» Given exercise: What follows is a set of records, each of which is to be written out exactly.

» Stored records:
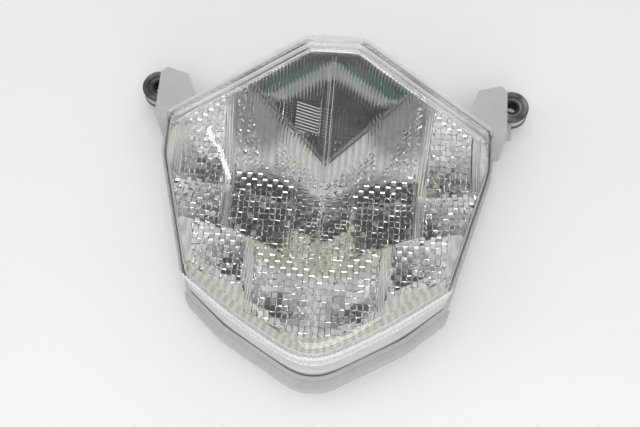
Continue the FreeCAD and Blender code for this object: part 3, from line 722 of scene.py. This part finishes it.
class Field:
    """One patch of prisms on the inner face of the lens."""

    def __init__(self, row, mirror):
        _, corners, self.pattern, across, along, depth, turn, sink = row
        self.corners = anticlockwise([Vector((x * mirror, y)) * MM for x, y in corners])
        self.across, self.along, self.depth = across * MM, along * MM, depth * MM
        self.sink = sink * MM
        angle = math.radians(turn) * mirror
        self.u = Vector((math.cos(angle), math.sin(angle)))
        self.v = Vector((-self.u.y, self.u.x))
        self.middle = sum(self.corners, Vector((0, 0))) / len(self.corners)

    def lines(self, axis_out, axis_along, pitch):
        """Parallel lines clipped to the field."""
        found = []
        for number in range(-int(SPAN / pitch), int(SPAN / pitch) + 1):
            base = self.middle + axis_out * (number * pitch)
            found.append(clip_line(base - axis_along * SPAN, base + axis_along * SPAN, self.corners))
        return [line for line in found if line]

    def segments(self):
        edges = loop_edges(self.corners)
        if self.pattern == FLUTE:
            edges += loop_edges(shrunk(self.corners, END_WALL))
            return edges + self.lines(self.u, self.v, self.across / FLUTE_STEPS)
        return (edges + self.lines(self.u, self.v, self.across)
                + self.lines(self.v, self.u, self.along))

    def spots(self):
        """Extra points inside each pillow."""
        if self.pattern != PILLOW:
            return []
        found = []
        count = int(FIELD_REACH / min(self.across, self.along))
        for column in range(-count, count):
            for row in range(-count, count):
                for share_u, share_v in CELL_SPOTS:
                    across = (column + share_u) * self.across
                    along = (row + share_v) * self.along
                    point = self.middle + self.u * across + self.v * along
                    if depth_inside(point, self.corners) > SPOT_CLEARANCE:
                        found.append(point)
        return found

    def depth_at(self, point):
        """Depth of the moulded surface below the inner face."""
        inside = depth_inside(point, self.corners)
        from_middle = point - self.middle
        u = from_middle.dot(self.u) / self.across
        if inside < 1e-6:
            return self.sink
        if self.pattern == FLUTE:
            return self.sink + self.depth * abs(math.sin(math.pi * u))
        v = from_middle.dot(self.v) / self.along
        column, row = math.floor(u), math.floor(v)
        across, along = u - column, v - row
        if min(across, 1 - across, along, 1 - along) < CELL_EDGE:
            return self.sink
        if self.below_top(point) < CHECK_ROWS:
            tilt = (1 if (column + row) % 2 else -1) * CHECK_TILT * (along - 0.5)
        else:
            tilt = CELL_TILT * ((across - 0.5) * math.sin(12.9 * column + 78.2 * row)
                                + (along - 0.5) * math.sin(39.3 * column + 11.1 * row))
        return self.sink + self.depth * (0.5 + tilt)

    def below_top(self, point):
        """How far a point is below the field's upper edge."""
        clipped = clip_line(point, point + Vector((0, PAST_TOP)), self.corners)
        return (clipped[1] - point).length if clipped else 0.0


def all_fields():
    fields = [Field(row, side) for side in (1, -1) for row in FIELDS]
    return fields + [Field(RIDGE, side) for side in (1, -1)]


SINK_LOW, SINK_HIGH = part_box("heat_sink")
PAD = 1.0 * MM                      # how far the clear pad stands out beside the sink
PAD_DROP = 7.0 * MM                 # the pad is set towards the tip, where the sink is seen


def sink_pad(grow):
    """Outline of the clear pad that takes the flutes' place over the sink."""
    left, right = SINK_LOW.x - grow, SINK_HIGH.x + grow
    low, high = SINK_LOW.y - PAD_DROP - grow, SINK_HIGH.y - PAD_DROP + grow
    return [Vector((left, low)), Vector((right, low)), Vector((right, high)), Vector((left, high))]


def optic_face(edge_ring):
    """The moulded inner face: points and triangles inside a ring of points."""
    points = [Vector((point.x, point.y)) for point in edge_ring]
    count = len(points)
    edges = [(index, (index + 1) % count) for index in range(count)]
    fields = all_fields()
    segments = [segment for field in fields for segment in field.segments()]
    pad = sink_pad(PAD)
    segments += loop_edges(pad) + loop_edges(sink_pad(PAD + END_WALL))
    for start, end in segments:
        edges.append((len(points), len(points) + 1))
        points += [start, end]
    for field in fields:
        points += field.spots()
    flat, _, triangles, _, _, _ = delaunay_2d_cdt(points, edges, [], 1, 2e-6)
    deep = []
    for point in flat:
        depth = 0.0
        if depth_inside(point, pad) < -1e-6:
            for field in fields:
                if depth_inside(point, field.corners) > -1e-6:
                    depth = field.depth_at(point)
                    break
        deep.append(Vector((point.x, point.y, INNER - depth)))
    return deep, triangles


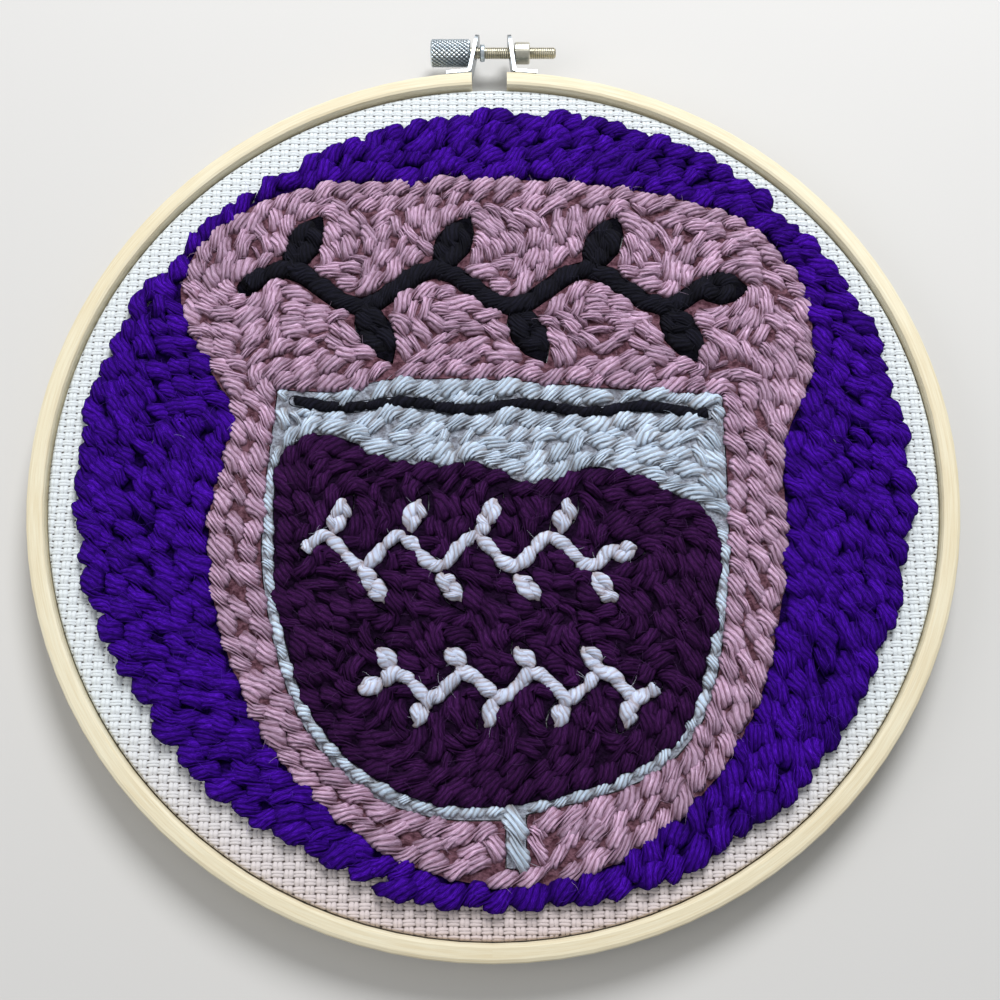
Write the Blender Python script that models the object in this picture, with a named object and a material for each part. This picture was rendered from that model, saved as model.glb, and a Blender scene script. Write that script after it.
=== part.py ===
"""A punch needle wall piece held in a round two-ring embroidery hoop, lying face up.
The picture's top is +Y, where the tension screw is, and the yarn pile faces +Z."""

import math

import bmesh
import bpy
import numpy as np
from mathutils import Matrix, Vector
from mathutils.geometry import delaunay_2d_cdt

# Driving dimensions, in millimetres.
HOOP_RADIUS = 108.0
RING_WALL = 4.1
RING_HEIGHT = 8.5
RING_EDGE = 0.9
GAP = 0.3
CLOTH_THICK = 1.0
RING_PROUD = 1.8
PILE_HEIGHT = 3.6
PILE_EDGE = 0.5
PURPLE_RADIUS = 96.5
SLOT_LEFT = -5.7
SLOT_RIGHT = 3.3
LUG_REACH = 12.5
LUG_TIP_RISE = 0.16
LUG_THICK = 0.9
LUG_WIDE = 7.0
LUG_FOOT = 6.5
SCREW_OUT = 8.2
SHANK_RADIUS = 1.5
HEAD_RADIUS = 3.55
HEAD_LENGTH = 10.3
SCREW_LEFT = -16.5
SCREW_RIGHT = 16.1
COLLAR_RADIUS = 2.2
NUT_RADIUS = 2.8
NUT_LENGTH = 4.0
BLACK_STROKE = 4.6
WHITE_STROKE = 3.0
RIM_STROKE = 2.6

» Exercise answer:
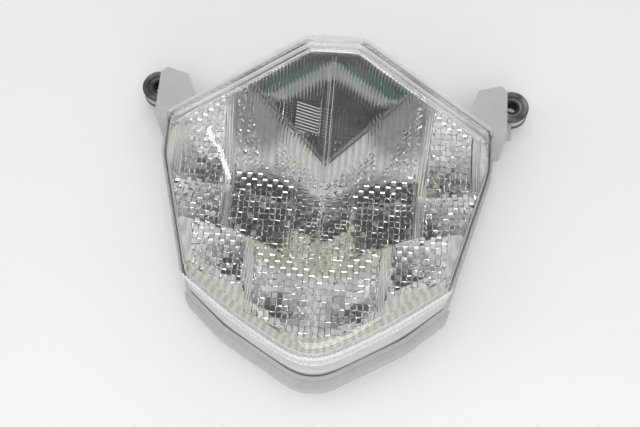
Continue the FreeCAD and Blender code for this object: part 3, from line 722 of scene.py. This part finishes it.
class Field:
    """One patch of prisms on the inner face of the lens."""

    def __init__(self, row, mirror):
        _, corners, self.pattern, across, along, depth, turn, sink = row
        self.corners = anticlockwise([Vector((x * mirror, y)) * MM for x, y in corners])
        self.across, self.along, self.depth = across * MM, along * MM, depth * MM
        self.sink = sink * MM
        angle = math.radians(turn) * mirror
        self.u = Vector((math.cos(angle), math.sin(angle)))
        self.v = Vector((-self.u.y, self.u.x))
        self.middle = sum(self.corners, Vector((0, 0))) / len(self.corners)

    def lines(self, axis_out, axis_along, pitch):
        """Parallel lines clipped to the field."""
        found = []
        for number in range(-int(SPAN / pitch), int(SPAN / pitch) + 1):
            base = self.middle + axis_out * (number * pitch)
            found.append(clip_line(base - axis_along * SPAN, base + axis_along * SPAN, self.corners))
        return [line for line in found if line]

    def segments(self):
        edges = loop_edges(self.corners)
        if self.pattern == FLUTE:
            edges += loop_edges(shrunk(self.corners, END_WALL))
            return edges + self.lines(self.u, self.v, self.across / FLUTE_STEPS)
        return (edges + self.lines(self.u, self.v, self.across)
                + self.lines(self.v, self.u, self.along))

    def spots(self):
        """Extra points inside each pillow."""
        if self.pattern != PILLOW:
            return []
        found = []
        count = int(FIELD_REACH / min(self.across, self.along))
        for column in range(-count, count):
            for row in range(-count, count):
                for share_u, share_v in CELL_SPOTS:
                    across = (column + share_u) * self.across
                    along = (row + share_v) * self.along
                    point = self.middle + self.u * across + self.v * along
                    if depth_inside(point, self.corners) > SPOT_CLEARANCE:
                        found.append(point)
        return found

    def depth_at(self, point):
        """Depth of the moulded surface below the inner face."""
        inside = depth_inside(point, self.corners)
        from_middle = point - self.middle
        u = from_middle.dot(self.u) / self.across
        if inside < 1e-6:
            return self.sink
        if self.pattern == FLUTE:
            return self.sink + self.depth * abs(math.sin(math.pi * u))
        v = from_middle.dot(self.v) / self.along
        column, row = math.floor(u), math.floor(v)
        across, along = u - column, v - row
        if min(across, 1 - across, along, 1 - along) < CELL_EDGE:
            return self.sink
        if self.below_top(point) < CHECK_ROWS:
            tilt = (1 if (column + row) % 2 else -1) * CHECK_TILT * (along - 0.5)
        else:
            tilt = CELL_TILT * ((across - 0.5) * math.sin(12.9 * column + 78.2 * row)
                                + (along - 0.5) * math.sin(39.3 * column + 11.1 * row))
        return self.sink + self.depth * (0.5 + tilt)

    def below_top(self, point):
        """How far a point is below the field's upper edge."""
        clipped = clip_line(point, point + Vector((0, PAST_TOP)), self.corners)
        return (clipped[1] - point).length if clipped else 0.0


def all_fields():
    fields = [Field(row, side) for side in (1, -1) for row in FIELDS]
    return fields + [Field(RIDGE, side) for side in (1, -1)]


SINK_LOW, SINK_HIGH = part_box("heat_sink")
PAD = 1.0 * MM                      # how far the clear pad stands out beside the sink
PAD_DROP = 7.0 * MM                 # the pad is set towards the tip, where the sink is seen


def sink_pad(grow):
    """Outline of the clear pad that takes the flutes' place over the sink."""
    left, right = SINK_LOW.x - grow, SINK_HIGH.x + grow
    low, high = SINK_LOW.y - PAD_DROP - grow, SINK_HIGH.y - PAD_DROP + grow
    return [Vector((left, low)), Vector((right, low)), Vector((right, high)), Vector((left, high))]


def optic_face(edge_ring):
    """The moulded inner face: points and triangles inside a ring of points."""
    points = [Vector((point.x, point.y)) for point in edge_ring]
    count = len(points)
    edges = [(index, (index + 1) % count) for index in range(count)]
    fields = all_fields()
    segments = [segment for field in fields for segment in field.segments()]
    pad = sink_pad(PAD)
    segments += loop_edges(pad) + loop_edges(sink_pad(PAD + END_WALL))
    for start, end in segments:
        edges.append((len(points), len(points) + 1))
        points += [start, end]
    for field in fields:
        points += field.spots()
    flat, _, triangles, _, _, _ = delaunay_2d_cdt(points, edges, [], 1, 2e-6)
    deep = []
    for point in flat:
        depth = 0.0
        if depth_inside(point, pad) < -1e-6:
            for field in fields:
                if depth_inside(point, field.corners) > -1e-6:
                    depth = field.depth_at(point)
                    break
        deep.append(Vector((point.x, point.y, INNER - depth)))
    return deep, triangles


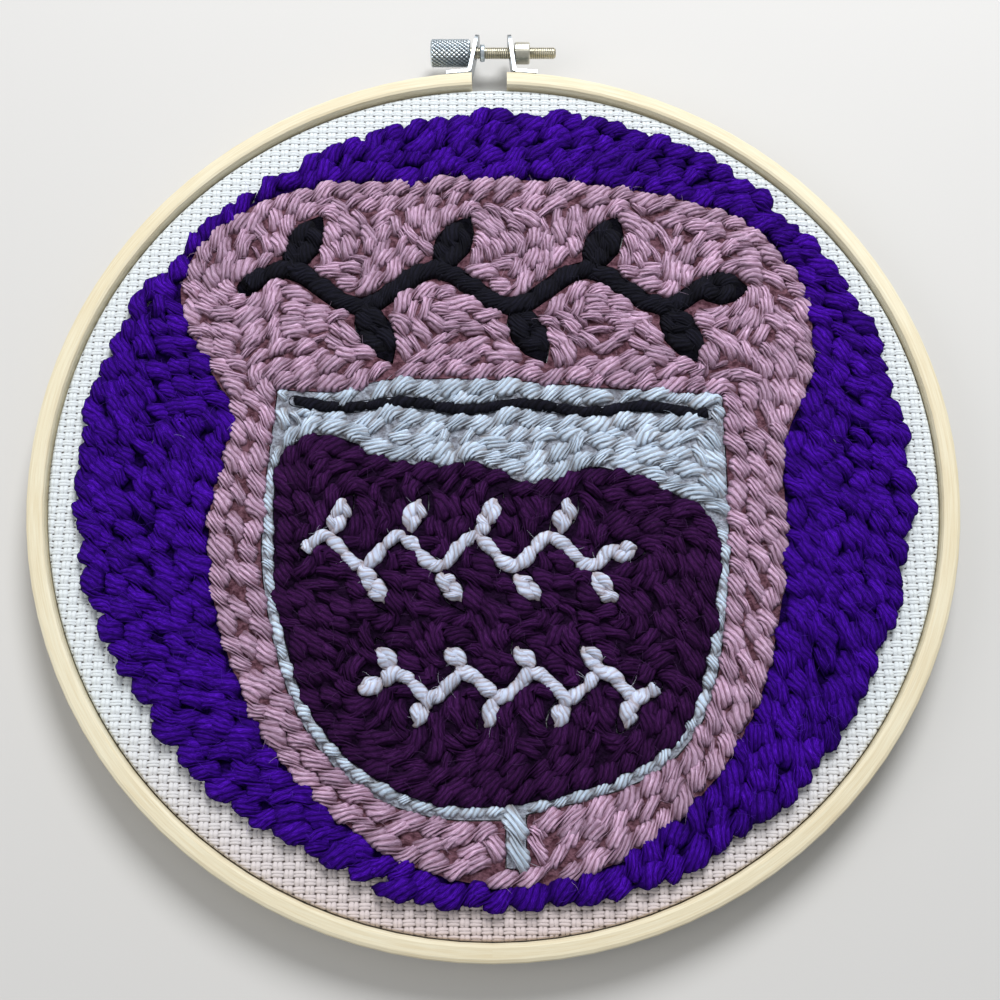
Write the Blender Python script that models the object in this picture, with a named object and a material for each part. This picture was rendered from that model, saved as model.glb, and a Blender scene script. Write that script after it.
=== part.py ===
"""A punch needle wall piece held in a round two-ring embroidery hoop, lying face up.
The picture's top is +Y, where the tension screw is, and the yarn pile faces +Z."""

import math

import bmesh
import bpy
import numpy as np
from mathutils import Matrix, Vector
from mathutils.geometry import delaunay_2d_cdt

# Driving dimensions, in millimetres.
HOOP_RADIUS = 108.0
RING_WALL = 4.1
RING_HEIGHT = 8.5
RING_EDGE = 0.9
GAP = 0.3
CLOTH_THICK = 1.0
RING_PROUD = 1.8
PILE_HEIGHT = 3.6
PILE_EDGE = 0.5
PURPLE_RADIUS = 96.5
SLOT_LEFT = -5.7
SLOT_RIGHT = 3.3
LUG_REACH = 12.5
LUG_TIP_RISE = 0.16
LUG_THICK = 0.9
LUG_WIDE = 7.0
LUG_FOOT = 6.5
SCREW_OUT = 8.2
SHANK_RADIUS = 1.5
HEAD_RADIUS = 3.55
HEAD_LENGTH = 10.3
SCREW_LEFT = -16.5
SCREW_RIGHT = 16.1
COLLAR_RADIUS = 2.2
NUT_RADIUS = 2.8
NUT_LENGTH = 4.0
BLACK_STROKE = 4.6
WHITE_STROKE = 3.0
RIM_STROKE = 2.6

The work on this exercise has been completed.